** Start of GIVEN DATA **

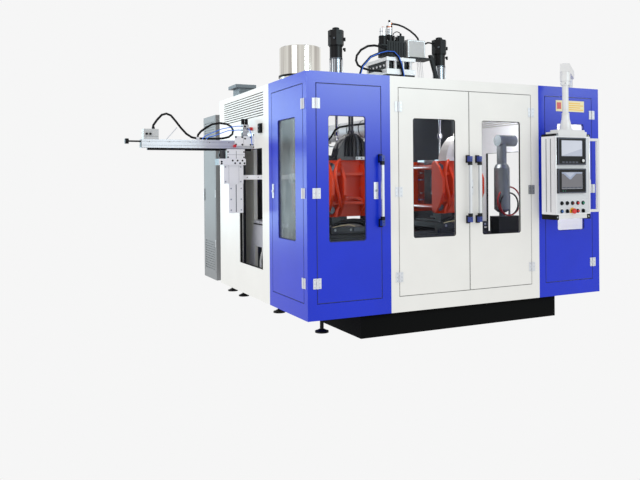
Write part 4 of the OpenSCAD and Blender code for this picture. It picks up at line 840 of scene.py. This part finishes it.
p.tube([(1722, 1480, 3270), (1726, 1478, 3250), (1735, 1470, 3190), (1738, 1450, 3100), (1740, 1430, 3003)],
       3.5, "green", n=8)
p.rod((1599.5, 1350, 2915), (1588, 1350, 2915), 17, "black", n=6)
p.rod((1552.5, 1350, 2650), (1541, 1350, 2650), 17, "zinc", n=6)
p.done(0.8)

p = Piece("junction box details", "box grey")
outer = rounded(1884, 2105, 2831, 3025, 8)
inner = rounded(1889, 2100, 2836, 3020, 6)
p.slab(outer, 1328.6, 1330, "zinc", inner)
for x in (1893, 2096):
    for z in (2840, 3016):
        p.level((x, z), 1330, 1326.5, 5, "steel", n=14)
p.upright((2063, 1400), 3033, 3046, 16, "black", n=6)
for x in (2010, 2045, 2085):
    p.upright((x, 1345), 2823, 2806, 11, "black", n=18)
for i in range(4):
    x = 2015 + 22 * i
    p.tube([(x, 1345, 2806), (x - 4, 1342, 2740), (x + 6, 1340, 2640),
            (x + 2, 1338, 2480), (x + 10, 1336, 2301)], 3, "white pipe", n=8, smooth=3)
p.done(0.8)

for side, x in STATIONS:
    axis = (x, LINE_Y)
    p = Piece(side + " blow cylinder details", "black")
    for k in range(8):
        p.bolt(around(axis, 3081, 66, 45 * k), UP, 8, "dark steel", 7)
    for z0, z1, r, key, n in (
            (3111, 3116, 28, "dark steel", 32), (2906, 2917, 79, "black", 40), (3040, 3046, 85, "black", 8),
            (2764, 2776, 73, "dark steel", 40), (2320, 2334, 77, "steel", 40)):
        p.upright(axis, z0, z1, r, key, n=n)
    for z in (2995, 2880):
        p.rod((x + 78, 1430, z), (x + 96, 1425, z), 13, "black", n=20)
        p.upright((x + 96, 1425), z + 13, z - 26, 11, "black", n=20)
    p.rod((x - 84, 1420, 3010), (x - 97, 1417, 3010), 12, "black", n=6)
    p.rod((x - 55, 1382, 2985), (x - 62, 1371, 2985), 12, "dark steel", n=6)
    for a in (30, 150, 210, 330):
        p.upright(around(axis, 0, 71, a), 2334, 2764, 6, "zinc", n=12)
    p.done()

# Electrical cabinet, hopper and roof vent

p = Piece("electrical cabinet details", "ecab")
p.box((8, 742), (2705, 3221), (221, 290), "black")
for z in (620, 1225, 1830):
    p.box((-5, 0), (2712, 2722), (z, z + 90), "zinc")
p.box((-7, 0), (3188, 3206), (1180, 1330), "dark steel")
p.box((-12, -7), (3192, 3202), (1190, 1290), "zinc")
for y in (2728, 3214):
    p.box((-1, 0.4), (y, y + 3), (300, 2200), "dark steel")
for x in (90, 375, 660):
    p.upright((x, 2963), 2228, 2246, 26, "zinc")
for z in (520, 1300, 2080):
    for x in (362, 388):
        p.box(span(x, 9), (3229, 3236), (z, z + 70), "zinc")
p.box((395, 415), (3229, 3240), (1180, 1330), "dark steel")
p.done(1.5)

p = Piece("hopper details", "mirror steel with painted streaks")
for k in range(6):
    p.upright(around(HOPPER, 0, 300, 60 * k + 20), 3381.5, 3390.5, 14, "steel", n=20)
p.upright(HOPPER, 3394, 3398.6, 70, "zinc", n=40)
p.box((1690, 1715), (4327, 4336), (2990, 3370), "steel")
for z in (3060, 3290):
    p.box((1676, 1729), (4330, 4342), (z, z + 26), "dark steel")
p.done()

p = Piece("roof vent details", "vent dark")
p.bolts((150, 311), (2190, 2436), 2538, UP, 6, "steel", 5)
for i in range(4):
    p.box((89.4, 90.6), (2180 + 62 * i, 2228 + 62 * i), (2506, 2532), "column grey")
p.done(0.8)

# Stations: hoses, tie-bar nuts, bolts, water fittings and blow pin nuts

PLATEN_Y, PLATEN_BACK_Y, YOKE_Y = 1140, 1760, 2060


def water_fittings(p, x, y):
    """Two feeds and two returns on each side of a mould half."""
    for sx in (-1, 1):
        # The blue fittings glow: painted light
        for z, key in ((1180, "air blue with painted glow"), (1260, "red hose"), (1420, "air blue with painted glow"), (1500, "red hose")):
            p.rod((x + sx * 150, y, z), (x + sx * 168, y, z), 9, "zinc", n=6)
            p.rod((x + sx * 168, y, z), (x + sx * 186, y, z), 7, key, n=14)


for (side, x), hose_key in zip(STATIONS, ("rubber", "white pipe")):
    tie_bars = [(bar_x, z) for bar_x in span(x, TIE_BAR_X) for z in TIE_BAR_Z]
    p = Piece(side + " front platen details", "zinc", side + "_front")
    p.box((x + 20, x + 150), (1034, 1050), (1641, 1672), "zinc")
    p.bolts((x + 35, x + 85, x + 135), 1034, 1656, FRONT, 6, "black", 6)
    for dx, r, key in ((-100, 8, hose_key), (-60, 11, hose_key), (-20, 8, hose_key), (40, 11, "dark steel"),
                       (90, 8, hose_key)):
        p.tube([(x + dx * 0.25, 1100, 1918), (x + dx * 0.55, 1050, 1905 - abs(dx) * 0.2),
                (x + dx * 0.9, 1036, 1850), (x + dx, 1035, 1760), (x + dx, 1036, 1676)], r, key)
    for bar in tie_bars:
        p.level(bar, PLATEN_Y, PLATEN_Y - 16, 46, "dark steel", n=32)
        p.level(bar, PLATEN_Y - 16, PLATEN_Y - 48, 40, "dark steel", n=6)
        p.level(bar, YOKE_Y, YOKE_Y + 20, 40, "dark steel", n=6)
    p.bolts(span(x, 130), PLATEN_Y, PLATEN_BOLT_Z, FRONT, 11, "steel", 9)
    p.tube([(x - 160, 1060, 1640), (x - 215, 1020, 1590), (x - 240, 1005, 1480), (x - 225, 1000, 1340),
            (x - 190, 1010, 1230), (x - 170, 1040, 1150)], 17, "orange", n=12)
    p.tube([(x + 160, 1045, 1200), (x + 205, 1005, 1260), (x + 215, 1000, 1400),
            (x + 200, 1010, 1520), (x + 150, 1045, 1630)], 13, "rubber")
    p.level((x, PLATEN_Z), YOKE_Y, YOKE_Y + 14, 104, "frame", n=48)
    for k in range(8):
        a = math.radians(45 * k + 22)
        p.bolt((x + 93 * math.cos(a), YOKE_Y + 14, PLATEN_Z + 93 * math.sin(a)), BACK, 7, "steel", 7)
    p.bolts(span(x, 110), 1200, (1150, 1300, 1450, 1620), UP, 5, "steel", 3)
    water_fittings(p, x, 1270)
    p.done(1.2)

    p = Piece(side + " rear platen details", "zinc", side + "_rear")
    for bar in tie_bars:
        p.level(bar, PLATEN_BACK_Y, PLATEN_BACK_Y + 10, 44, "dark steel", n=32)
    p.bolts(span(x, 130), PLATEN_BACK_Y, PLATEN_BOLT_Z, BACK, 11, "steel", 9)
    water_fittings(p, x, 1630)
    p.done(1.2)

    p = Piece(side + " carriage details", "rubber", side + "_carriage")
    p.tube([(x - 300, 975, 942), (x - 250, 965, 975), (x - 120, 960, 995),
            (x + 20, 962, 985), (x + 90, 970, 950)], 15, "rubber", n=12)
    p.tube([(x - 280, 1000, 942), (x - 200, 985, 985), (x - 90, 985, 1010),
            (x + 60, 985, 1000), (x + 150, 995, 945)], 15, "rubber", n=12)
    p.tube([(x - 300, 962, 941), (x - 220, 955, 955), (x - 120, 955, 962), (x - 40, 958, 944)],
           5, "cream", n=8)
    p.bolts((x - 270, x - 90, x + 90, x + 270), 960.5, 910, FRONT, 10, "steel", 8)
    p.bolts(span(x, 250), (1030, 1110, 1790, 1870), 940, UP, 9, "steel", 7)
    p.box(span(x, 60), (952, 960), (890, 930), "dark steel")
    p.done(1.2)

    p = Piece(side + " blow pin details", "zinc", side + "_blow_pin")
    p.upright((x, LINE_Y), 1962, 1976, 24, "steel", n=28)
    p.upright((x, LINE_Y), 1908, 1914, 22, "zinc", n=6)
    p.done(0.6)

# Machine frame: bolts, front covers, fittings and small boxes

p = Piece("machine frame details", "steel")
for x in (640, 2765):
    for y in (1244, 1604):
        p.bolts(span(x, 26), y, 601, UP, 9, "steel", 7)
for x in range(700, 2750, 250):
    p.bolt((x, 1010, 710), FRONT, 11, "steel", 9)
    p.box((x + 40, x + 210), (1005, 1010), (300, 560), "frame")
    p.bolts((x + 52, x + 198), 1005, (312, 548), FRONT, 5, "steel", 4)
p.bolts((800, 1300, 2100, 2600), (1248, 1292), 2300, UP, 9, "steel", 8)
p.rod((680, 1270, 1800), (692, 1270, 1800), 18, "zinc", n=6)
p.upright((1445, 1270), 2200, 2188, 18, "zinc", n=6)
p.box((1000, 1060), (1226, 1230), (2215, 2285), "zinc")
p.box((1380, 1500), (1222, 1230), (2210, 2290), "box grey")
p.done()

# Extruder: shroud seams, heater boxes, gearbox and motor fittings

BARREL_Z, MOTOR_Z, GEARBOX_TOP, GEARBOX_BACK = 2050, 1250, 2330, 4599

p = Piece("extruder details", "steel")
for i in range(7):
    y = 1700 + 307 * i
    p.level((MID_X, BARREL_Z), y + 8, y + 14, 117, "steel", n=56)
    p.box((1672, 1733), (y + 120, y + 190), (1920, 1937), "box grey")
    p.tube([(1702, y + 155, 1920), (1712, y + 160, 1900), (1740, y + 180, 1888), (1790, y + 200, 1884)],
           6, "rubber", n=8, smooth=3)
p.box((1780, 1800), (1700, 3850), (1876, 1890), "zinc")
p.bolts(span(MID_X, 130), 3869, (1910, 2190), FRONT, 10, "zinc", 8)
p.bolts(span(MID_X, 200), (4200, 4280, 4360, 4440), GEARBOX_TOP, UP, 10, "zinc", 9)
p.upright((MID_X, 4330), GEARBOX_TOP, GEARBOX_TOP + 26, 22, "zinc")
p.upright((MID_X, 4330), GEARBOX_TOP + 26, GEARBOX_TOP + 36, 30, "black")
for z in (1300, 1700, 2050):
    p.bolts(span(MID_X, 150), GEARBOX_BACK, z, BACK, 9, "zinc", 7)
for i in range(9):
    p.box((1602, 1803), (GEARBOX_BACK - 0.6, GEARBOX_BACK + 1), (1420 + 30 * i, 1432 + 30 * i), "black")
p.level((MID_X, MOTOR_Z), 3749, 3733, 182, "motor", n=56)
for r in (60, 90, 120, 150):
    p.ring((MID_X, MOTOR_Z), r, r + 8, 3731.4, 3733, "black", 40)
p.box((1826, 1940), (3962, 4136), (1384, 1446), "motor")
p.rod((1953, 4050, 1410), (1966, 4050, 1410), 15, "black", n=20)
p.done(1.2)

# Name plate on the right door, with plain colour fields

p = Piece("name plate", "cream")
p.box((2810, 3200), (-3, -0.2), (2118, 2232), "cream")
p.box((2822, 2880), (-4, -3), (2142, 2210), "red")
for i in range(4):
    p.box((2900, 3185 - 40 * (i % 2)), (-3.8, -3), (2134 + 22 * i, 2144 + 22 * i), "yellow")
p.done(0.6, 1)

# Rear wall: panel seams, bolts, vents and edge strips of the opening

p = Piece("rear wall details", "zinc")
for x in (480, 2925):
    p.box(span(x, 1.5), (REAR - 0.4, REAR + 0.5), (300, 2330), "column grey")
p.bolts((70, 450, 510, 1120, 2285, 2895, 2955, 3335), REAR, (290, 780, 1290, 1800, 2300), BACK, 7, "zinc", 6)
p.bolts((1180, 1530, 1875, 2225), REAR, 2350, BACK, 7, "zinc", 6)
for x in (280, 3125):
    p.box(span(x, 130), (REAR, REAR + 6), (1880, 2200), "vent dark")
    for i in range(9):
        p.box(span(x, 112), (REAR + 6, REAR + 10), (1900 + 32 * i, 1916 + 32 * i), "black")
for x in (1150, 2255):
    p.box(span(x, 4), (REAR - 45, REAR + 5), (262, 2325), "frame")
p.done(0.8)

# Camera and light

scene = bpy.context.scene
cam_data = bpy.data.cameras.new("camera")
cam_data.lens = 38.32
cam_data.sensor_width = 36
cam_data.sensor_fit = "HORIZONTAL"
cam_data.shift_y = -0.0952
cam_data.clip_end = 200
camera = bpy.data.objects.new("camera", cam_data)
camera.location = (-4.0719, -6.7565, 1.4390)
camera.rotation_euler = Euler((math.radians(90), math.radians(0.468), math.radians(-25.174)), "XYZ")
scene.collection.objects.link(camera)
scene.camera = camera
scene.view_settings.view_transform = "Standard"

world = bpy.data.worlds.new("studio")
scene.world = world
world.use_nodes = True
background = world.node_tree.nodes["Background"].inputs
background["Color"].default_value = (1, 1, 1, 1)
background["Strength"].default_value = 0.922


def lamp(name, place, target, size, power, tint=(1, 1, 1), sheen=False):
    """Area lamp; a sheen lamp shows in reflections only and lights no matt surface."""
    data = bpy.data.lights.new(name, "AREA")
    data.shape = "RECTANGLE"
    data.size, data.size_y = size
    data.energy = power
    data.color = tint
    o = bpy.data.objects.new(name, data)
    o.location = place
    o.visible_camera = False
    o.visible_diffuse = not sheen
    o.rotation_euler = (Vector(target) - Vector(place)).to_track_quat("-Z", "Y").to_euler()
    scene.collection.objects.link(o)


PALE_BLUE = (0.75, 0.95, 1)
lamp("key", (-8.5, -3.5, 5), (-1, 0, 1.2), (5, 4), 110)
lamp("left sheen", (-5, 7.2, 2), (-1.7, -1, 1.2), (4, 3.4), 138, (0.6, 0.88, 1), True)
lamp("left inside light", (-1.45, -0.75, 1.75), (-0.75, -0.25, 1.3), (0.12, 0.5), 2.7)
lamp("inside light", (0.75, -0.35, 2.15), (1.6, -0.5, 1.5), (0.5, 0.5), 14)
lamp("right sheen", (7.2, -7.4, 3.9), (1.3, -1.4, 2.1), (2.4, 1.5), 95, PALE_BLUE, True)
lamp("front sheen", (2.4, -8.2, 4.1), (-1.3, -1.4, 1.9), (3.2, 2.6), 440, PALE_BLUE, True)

** End of GIVEN DATA **

◆ WORK TO COMPLETE
Go through the listing above and report how many of its lines contain the word "scene", with only the number as output.

◆ ANSWER TO THIS PROBLEM
7